Hope rejected them all and didn’t pull the trigger.

The Winterhawks certainly did and sent their 2019 and 2021 first-round, 2020 second-round and 2019 third-round WHL bantam draft picks to the Swift Current Broncos in exchange for Hofer, the fourth-round 2018 NHL draft pick of the St. Louis Blues. Portland also tossed in their 2020 fourth- and fifth-round bantam picks for good measure.

Likely limiting Outhouse’s appeal is that he is 20, and will age out of junior after this season, while Hofer is 18.

“We were in a good position where we were fielding calls with some key pieces in our dressing room that other teams were considering for long playoff runs,” said Hope.

“We were prepared to listen and thought long and hard.”

Ultimately, Hope feels the Royals are poised for a playoff run of their own, and they have the goaltender to do it. Outhouse is 13th on the all-time WHL career list with 103 regular-season wins and trails by 17 wins the all-time league record of 120 shared by Corey Hirsch and Tyson Sexsmith.

“Griffen Outhouse is arguably the best goalie in the [WHL] Western Conference and among the best in junior hockey in Canada,” said Hope.

“And we are awfully glad to have him for the rest of his career here.”

With the deadline passed, Hope had time to reflect on making one of the two big trades with the Hannoun and Hofer deals making the biggest headlines in this WHL trade season.

The 20-year-old Hannoun, who was in his fifth season with the Royals, was an integral part of the Victoria team.

“You get to know the young man since he was 15 and it’s strange not to have him putting on the No. 19 Royals jersey,” admitted Hope.

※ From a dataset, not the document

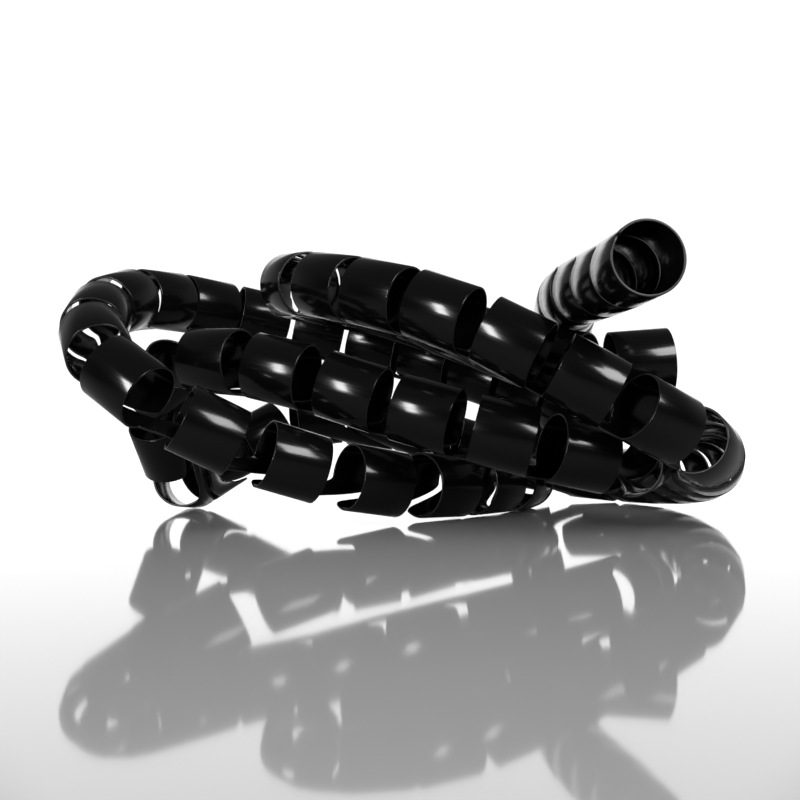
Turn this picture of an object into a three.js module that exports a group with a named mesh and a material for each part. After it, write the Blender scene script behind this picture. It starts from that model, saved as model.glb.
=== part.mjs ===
// Spiral cable wrap: one length of black plastic tube, slit into flat bands, lying in a loose coil.
// Units are millimetres, +Z up, floor at Z = 0.
import * as THREE from "three";

// The tube
const OUTER_DIAMETER = 25;
const WALL = 0.9;
const BAND_WIDTH = 21.5;

// The slit: each band runs square round the tube and then steps over to the next one
const CLOSED_GAP = 0.5;
const STEP_SHARE = 0.16;
const STEP_TURNED = 1.5;

// Fineness of one turn
const BAND_SEGMENTS = 12;
const STEP_SEGMENTS = 4;

// At a square-cut end the band narrows to this before it stops
const SHORTEST_CUT = 1.2;

// The line of the tube's axis from one open end to the other: x, y, z and how far the slit gapes
const ROUTE = [
  [78, -88, 89, 0],
  [74, -60, 87, 0],
  [69, -31, 86, 0],
  [65, -2, 85.5, 0],
  [67, 28, 83, 0],
  [70, 60, 76, 0],
  [70, 90, 60, 0.5],
  [66, 104, 38, 0.5],
  [60, 92, 18, 1],
  [56, 68, 11.9, 2],
  [47, 41, 12.8, 3],
  [29, 16, 12.8, 5],
  [7, -5, 12.9, 8],
  [-17, -20.5, 16.5, 9],
  [-42, -31, 23.5, 8],
  [-65.5, -40, 32.8, 4],
  [-86, -45, 44.8, 1],
  [-103.5, -37, 56.5, 0],
  [-114, -17.5, 68, 0],
  [-118.5, 8, 79.5, 0],
  [-113, 34, 88.5, 0],
  [-98.5, 58, 89.5, 0],
  [-80, 77, 87.5, 0.5],
  [-53, 88, 82, 1.5],
  [-20, 89, 75, 2],
  [14, 80, 66, 2.5],
  [44, 64, 55, 2.5],
  [69, 43, 42.5, 2],
  [88, 18, 30, 0.5],
  [92, -6, 23.5, 0],
  [84, -26, 22, 1],
  [66, -37, 25.5, 1],
  [43, -41, 31, 3],
  [18, -37, 37.5, 6],
  [-7, -28.5, 45, 8],
  [-31, -21.5, 53, 4],
  [-55, -13, 59, 2],
  [-77, -1, 62, 0],
  [-94, 13, 56, 0],
  [-98, 22, 42, 0],
  [-95, 31, 26, 0],
  [-91, 46, 13, 0],
  [-90, 69, 12.6, 0],
  [-80, 90, 19, 0],
  [-63, 102, 33, 1],
  [-38, 110, 41, 2],
  [-6, 116, 37, 3],
  [30, 121, 27, 3],
  [64, 125, 16.5, 2.5],
  [96, 114, 12.6, 0.5],
  [117, 84, 12.7, 0],
  [125, 40, 16, 0],
  [121, 2, 21.5, 1],
  [110, -33, 28.5, 2.5],
  [88, -53, 38.5, 1],
  [66, -55, 50, 3.5],
  [42, -51.5, 63.5, 3.5],
  [17, -43, 76, 1],
  [-6, -30, 83, 0],
  [-27, -12, 88.5, 0],
  [-42, 9, 91.5, 0],
  [-46, 34, 92.5, 0],
  [-31, 54, 91, 0],
  [-5, 54, 86, 0],
  [18, 38, 77.5, 0],
  [37, 15, 69, 0],
  [54, -8, 60.5, 0],
  [75, -20, 57.5, 0],
  [99, -17, 60, 0],
];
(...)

“But from a colder, asset point of view, it was an offer we couldn’t refuse. It was a win for [Hannoun] as well. He wants an opportunity to turn pro next season. His best opportunity is a long post-season run in front of plenty of scouts with the top team in the country [Prince Albert].”

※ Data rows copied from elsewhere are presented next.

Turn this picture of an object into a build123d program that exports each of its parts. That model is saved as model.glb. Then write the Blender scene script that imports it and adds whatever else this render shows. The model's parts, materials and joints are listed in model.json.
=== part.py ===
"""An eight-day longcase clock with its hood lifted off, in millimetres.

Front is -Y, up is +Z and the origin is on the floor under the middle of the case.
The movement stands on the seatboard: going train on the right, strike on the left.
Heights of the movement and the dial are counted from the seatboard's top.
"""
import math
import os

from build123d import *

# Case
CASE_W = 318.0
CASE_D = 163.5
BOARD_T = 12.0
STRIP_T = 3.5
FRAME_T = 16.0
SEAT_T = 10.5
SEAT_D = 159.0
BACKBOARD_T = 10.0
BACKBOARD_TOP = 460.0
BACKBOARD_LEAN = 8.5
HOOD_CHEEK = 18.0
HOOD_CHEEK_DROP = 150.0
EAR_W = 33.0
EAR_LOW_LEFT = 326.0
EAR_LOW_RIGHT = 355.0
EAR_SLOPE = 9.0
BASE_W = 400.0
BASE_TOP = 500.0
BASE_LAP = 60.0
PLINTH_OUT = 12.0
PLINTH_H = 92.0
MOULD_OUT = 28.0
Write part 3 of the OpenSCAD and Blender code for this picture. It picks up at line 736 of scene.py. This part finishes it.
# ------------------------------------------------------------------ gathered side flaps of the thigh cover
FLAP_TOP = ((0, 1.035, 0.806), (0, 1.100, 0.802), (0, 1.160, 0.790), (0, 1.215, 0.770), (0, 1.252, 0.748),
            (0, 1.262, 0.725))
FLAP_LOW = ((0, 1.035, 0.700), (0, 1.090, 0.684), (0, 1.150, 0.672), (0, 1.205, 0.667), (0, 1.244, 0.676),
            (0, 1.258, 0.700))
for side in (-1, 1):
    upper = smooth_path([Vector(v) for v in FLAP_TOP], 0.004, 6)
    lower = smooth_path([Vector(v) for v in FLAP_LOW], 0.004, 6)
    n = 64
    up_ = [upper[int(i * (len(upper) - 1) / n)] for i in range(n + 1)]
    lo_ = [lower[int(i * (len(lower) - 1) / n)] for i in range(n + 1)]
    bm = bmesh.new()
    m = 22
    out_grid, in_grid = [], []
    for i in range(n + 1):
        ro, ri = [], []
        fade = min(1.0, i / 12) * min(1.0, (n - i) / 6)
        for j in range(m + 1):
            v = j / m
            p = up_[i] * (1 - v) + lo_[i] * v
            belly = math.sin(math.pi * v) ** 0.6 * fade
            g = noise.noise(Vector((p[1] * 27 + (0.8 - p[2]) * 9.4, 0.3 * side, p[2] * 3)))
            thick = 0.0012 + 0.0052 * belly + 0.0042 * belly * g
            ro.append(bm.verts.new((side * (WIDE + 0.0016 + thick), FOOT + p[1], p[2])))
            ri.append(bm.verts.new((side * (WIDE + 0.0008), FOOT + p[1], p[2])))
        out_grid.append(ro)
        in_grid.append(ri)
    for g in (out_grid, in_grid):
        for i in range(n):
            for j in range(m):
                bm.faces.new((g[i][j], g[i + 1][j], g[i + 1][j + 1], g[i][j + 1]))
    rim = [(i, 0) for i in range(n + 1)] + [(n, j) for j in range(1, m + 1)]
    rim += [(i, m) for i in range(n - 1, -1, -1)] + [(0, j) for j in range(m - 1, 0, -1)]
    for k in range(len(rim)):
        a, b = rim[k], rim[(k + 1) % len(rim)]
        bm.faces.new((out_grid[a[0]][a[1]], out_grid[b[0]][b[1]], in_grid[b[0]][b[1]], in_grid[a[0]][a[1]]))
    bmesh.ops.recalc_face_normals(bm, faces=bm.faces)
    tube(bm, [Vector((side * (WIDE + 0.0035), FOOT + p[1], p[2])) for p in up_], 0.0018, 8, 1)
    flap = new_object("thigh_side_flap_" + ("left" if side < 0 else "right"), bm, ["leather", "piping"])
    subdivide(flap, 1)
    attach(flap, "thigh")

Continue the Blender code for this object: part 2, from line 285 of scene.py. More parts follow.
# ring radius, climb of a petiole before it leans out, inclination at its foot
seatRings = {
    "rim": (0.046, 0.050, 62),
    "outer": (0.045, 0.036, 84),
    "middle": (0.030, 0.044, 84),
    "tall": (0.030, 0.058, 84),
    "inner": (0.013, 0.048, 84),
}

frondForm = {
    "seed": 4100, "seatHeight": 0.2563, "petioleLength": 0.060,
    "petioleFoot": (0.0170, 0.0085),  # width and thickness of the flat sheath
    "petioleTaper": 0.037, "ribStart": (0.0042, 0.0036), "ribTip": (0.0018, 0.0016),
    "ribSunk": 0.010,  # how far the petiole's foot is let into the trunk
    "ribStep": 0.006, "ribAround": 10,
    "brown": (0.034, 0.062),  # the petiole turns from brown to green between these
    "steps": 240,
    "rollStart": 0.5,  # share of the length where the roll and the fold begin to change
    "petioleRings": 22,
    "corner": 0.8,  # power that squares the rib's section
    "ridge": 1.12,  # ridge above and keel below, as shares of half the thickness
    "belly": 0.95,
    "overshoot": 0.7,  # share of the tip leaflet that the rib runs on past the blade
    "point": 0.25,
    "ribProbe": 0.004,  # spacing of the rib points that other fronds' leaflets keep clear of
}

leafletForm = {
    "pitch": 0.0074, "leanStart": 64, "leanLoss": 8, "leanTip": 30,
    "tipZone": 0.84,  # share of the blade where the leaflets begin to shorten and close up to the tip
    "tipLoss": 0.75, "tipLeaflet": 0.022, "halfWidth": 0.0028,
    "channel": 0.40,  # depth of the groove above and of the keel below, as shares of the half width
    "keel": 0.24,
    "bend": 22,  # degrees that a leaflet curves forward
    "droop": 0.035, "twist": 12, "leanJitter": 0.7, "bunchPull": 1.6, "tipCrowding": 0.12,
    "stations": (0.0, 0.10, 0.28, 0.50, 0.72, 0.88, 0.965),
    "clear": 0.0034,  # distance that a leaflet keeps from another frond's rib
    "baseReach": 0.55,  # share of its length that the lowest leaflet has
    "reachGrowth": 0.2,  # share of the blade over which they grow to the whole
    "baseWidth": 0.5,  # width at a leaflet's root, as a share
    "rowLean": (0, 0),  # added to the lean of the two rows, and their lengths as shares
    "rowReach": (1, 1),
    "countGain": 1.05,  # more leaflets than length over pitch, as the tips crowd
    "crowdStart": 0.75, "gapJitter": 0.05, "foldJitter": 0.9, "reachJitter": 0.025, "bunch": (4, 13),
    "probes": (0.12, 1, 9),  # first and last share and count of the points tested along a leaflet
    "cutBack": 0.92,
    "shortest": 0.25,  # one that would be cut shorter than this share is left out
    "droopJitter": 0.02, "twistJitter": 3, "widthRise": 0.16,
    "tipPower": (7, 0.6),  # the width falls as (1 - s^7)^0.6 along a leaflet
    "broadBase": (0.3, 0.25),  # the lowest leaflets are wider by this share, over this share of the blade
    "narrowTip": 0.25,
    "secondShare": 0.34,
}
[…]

Victoria received forwards Kody McDonald, 20, and Carson Miller, 18, in return from Prince Albert. McDonald and Miller are 3-0 with the Royals (21-15-1). McDonald especially has made an impact, scoring twice in Wednesday’s 5-3 home victory over the Kamloops Blazers and the shootout winner in a 3-2 win in Red Deer over the Rebels.

This year’s WHL trade season, however, was muted after the frenzy of last season.

“It was much quieter,” said Hope.

“That’s mostly a product of the make-up of the league this year. Last year, a lot of teams felt it was their year to make a run, including us [with trade-deadline deals for now-departed Tanner Kaspick, Noah Gregor and Lane Zablocki]. In that case, the arms race continued. This year was more cautious and surgical. And that’s for the better. We’re a development league and it doesn’t help with enormous moves every season.”

Meanwhile, tonight’s visiting Blazers made the final move before the trade deadline passed Thursday by sending forward Carson Denomie to the Moose Jaw Warriors for a seventh-round bantam draft pick. But it was Kamloops that kick-started trade season Nov. 26 by shipping impact veteran defenceman Nolan Kneen of Duncan to the Saskatoon Blades for defenceman Jackson Caller and second- and third-round bantam draft picks in 2020.

Not that the Blazers come into tonight’s game bereft of Island talent, even sans Kneen, with blue-liner Sean Strange out of Saanich and goaltenders Dylan Ferguson from Lantzville and Dylan Garand of Victoria. Ferguson is a 20-year-old Las Vegas Golden Knights prospect. Garand, a standout with Canada Red last month at the World U-17 Hockey Challenge in St. John’s, N.L., is only 16 and considered the heir presumptive to the veteran Ferguson in the Blazers’ crease.

But Kamloops (15-20-3) rolls into the Memorial Centre tonight with issues, not the least of which is an 11-game road losing streak. That’s not to mention Victoria is on a 7-0 run against the Blazers on Blanshard the past two seasons and are 13-2 at home against Kamloops since the 2015-16 season.